Dorothy Counts-Scoggins was just 15 years old when she walked through a gauntlet of hatred in 1957 to become the first Black student to attend the all-white Harding High School in Charlotte, North Carolina.
Now 82, she recently reflected on that historic and harrowing day in a powerful video shared by digital creator Jess Johnson on Instagram — a moment that continues to reverberate through civil rights history.
“There was a woman in the crowd,” Counts-Scoggins recalled in the video, “and she told the girls, ‘spit on her,’ and told the boys, ‘don’t let her get through that door.’” By the time she made it to the school entrance, she said, “spit was dripping from the dress that my grandmother had made for me to wear to school the first day.”

On September 4, 1957, as the Charlotte City Schools made their first reluctant attempt at desegregation, Counts-Scoggins stepped out of her father’s car and into a crowd of more than 200 hostile onlookers — students and adults alike.

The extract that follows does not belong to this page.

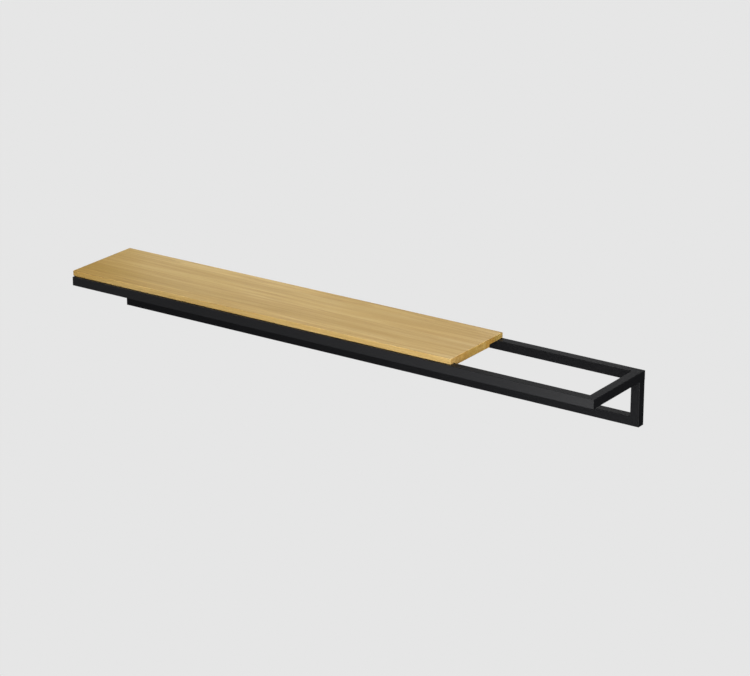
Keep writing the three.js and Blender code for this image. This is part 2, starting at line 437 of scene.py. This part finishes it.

Her father could not drive her to the school entrance due to police barricades, so he asked Dr. Reginald Hawkins, a local civil rights leader, to walk her the two blocks to the front doors.
“It was the longest two blocks of her life,” the narrator in the video stated. With signs laced with racial slurs, and chants of “Go back to Africa,” the angry mob hurled insults, pushed her, threw objects, and attempted to block her way.
Yet, Dorothy never stopped walking.

Her father’s words echoed in her mind: “Remember who you are. You are inferior to no one. Hold your head up high. Be proud of who you are.”
“I kept my eyes on the door because I said, if I can get inside, everything is going to be okay,” Counts-Scoggins said. “And that was not necessarily true.”
Despite the bravery she displayed that day, with the world watching through widely published photographs of her defiant walk, the relentless harassment inside the school forced her parents to withdraw her after just four days.
Still, that brief moment changed history. The image of Dorothy walking with grace and pride through a sea of hate remains one of the most iconic symbols of America’s struggle to dismantle segregation.
Today, Dorothy Counts-Scoggins is celebrated not just as a witness to history, but as a lioness who made it.